Paulus hat das begriffen, wenn er sagt: „Jesus fasziniert mich so sehr, dass ich alles andere in der Welt für Dreck halte.“ (Philipper 3, 8) Göttliche „Herrlichkeit“ schaut nicht wie normale Herrlichkeit aus. Gott denkt anders als wir Menschen denken. Einige Stunden nach diesem Gebet war Jesus tot und beerdigt. – 10 mal kommt „Herrlichkeit“ und „verherrlichen“ in diesem Gebet vor (Johannes 17). Tod und Herrlichkeit gehören in Johannes 17 eng zusammen. Die Vernunft kann das nie begreifen. Bei Jesus ist es eine Einheit. – Der Tod Jesu bewirkt die Erlösung der Welt: wir bekommen dadurch Tilgung unserer schlimmen Vergangenheit, Befreiung von der Macht des Bösen, göttliche Kraft für den Alltag, neues Leben für immer. Das ist „Herrlichkeit“ in göttlicher Perspektive. Alle irdischen Positiv-Posten bedeuten dagegen nichts, sie sind auch alle vergänglich, sie erscheinen nur „herrlich“ und sind es in Wirklichkeit nicht. Jesus hat eine neue Weltzeit gebracht, ein „ewiges Leben“. Die Jahreszahlen wollen uns jeden Tag an diese große Wende erinnern. Mit Jesus beginnt die „Herrlichkeit“.

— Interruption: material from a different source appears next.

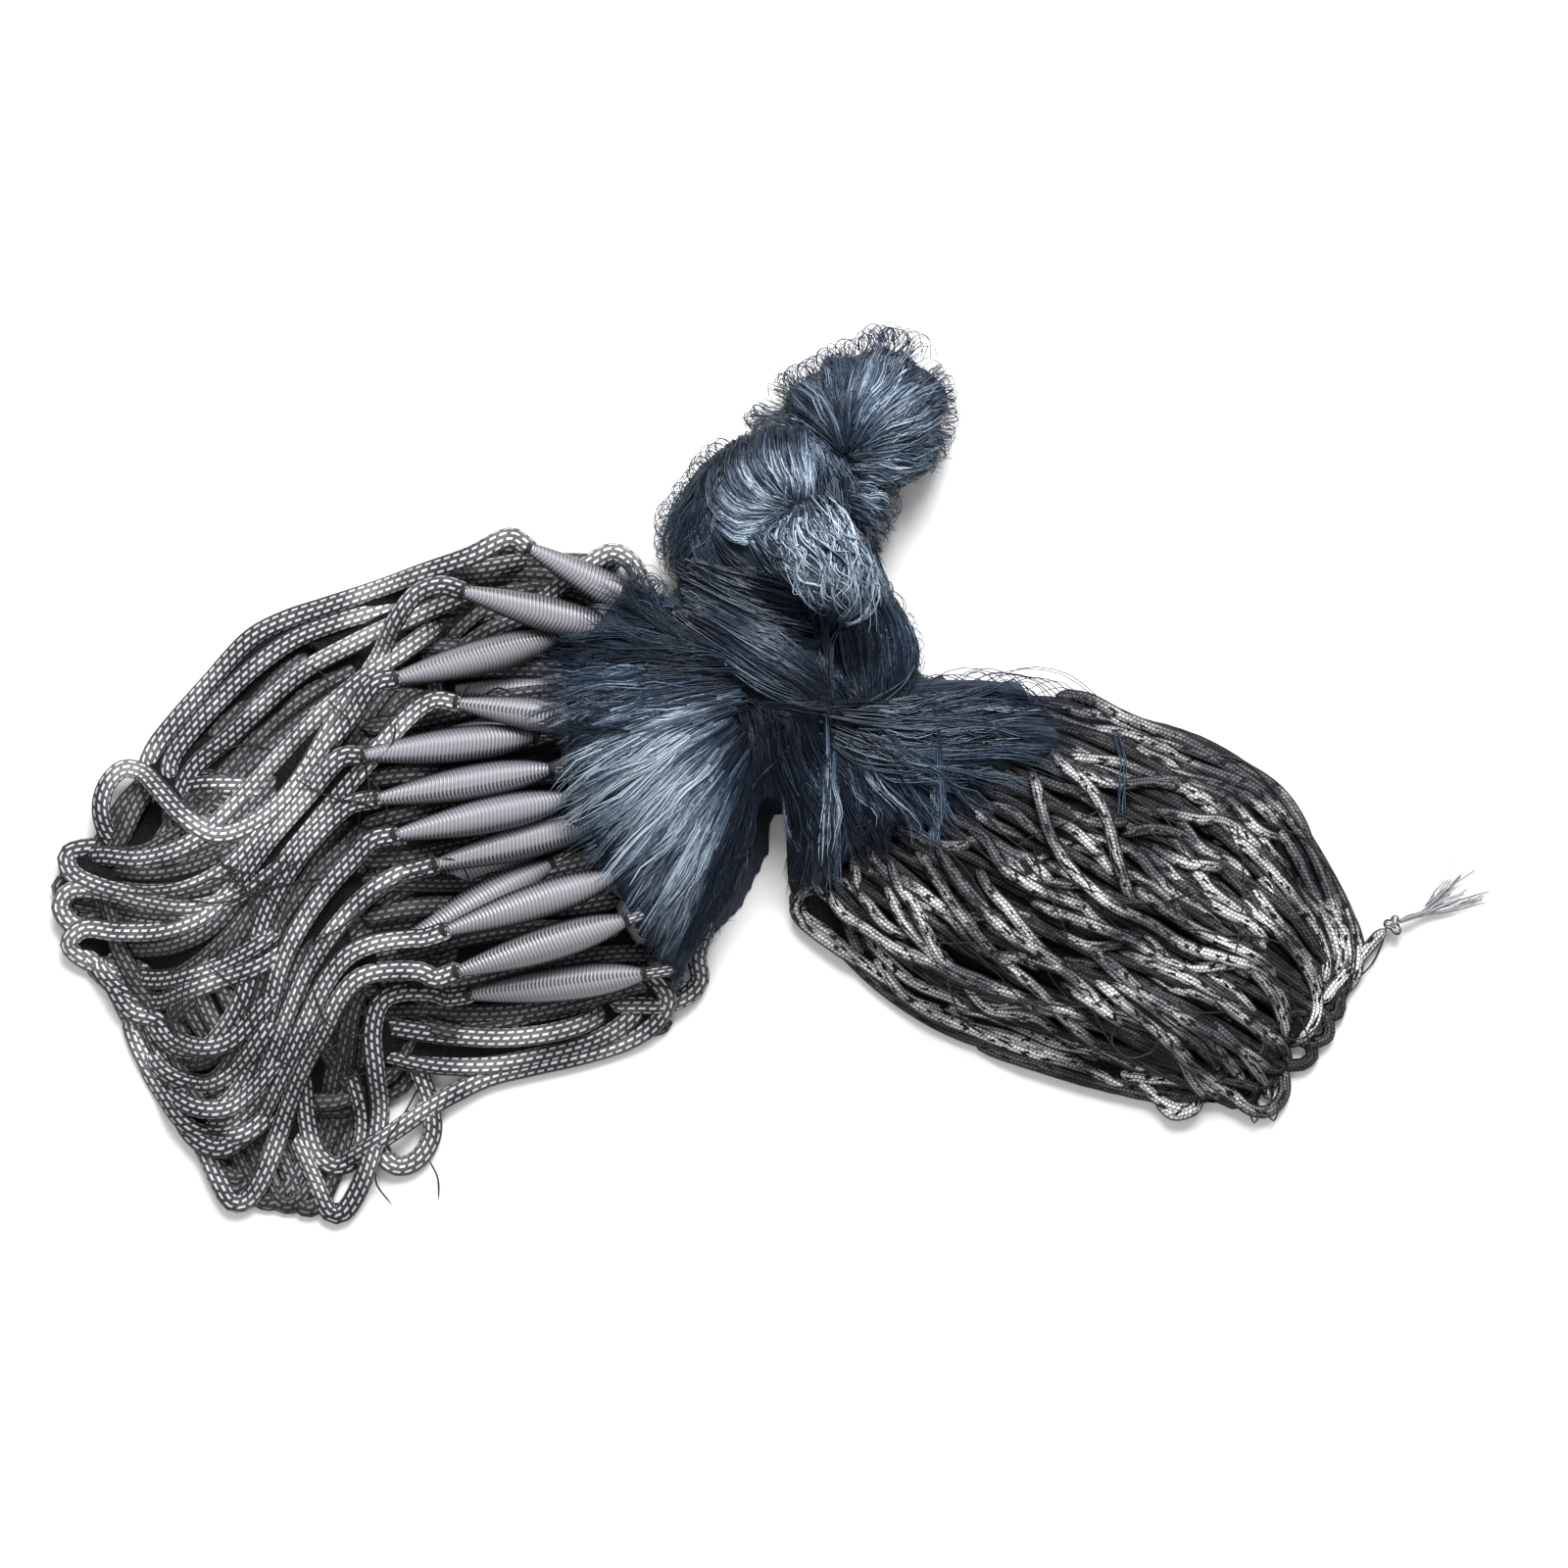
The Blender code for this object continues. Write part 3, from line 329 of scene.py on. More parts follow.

            In diesem Gebet (Johannes 17) sind noch andere Punkte wichtig: 49 mal spricht Jesus vom „Vater“, von „Dir“- „Dein“ und 57 mal von „Ich“ – „Mein“ – „Mir“. 45 mal spricht Jesus über Seine Nachfolger. Das bedeutet: Gebet ist ein sehr persönliches Gespräch mit einem DU, - nicht eine abstrakte, geistreiche, religiöse Unterhaltung oder ein mystisches Erlebnis. Das wird noch unterstrichen dadurch, dass Jesus 19 mal das „in“ bringt (wie Paulus auch sehr oft mit „in Christus“ die innige Christusgemeinschaft betont). Das bedeutet: Das Gebet bringt uns in enge Verbindung mit dem Tun Gottes. Jesus schließt das Gebet mit den Worten: „... die Liebe, mit der Du mich liebst, sei in ihnen und ICH in ihnen.“ So stark ist die Gemeinschaft mit Jesus, dass ER und mit IHM die Liebe Gottes in uns wohnen. Das hat natürlich Folgen, - wie Verliebtsein immer Folgen hat!

            Jesus betet viele Dinge für uns: ewiges Leben (Johannes 17, 2+3), vollkommene Freude (V.13), Bewahrung vor dem Bösen (Johannes 17, 6-15), Heiligung in der Wahrheit (Johannes 17, 17-19). Auffallend ist, dass Jesus  6 mal die Bitte ausspricht: „... dass sie alle eins seien.“ (21.10.23), wie auch Gott-Vater, der Sohn und der Heilige Geist eins sind. Zu dieser Dreieinigkeit gehören die Gläubigen und bilden die „Gemeinde der Heiligen“. Daraus folgt auch, dass Jesus nicht nur in Johannes 17 sondern auch im Himmel für uns betet, weil die „Heiligen“ mit der Trinität verbunden sind (Hebräer 7, 25). Dieses Einssein unter den Christen ist seit fast zweitausend Jahren ein großes Problem bis heute. Jesus betet dafür im Gebet zu Seinem Vater, - ER erteilt keine Ermahnung „eins zu sein“. Das Gebet ist stärker als Ermahnungen. – Die erste Frucht des Johannes 17-Gebets Jesu zeigt sich in Jerusalem, wo die elf Apostel „stets einmütig beieinander waren im Gebet zusammen mit den Frauen, der Mutter Jesu und Seinen Brüdern“ und den Heiligen Geist erwarteten, den Jesus ihnen versprochen hatte (Apostelschichte 1, 14). Gott hat ihn in Jerusalem sieben Wochen nach der Auferstehung Jesu gesandt, mit gewaltigen Begleiterscheinungen (Sturm, Feuerflammen und Sprachenwunder: Apostelgeschichte 2).

 

V. Jesus betet im Garten Gethsemane. (Matthäus 26, 39+42)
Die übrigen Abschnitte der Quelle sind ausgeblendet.